Phase 4: Cutover (Week 8+)
Once your owned pipeline is producing better insights than your SaaS analytics (it will), remove the old tracking code. Your historical data is exportable as Parquet files for use in any tool. No vendor transition required.
Data Sovereignty and Compliance
Owning your analytics pipeline also simplifies compliance:
- GDPR Article 17 (Right to Erasure): When a user requests deletion, you delete from your storage. No waiting for a vendor's support ticket queue. No wondering if they actually deleted it.
- GDPR Article 20 (Data Portability): Export the user's data from your Parquet files in any format. It's your data, in a standard format, on your infrastructure.
- CCPA/CPRA: Full visibility into what data you hold about each consumer. No vendor black box.

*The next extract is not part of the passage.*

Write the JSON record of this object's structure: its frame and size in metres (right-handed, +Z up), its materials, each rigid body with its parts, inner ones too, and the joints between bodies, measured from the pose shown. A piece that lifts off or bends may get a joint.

- Data Residency Requirements: ClickStream supports data residency requirements. EU data stays in EU. US data stays in US. Export your data to your own regional infrastructure at any time.
With ClickStream, every site's data is encrypted with AES-256-GCM using per-site encryption keys. Even ClickStream can't read your data at rest. This is data sovereignty in the strictest sense: you hold the keys, you hold the data, you control the access.
The Bottom Line
The analytics industry has normalized a model where you pay a vendor to collect your data, store it on their infrastructure, and charge you to access it. They use your data to improve their products. They limit your access through API quotas and export restrictions. And when you want to leave, your historical data either stays behind or comes out in a proprietary format that's expensive to migrate.
There's a better model:
- Collect data using first-party infrastructure -- your domain, your cookies, your edge workers
- Process at the edge -- behavioral scoring in under 3ms, no origin round-trips
- Export your data anytime -- standard Parquet files for use in your own tools and warehouses
- Build your models -- train on your data, create proprietary intelligence
- Control your compliance -- your encryption keys, your data residency, your retention policies
Your analytics data is one of the most valuable assets your company produces. Stop renting access to it. Own it.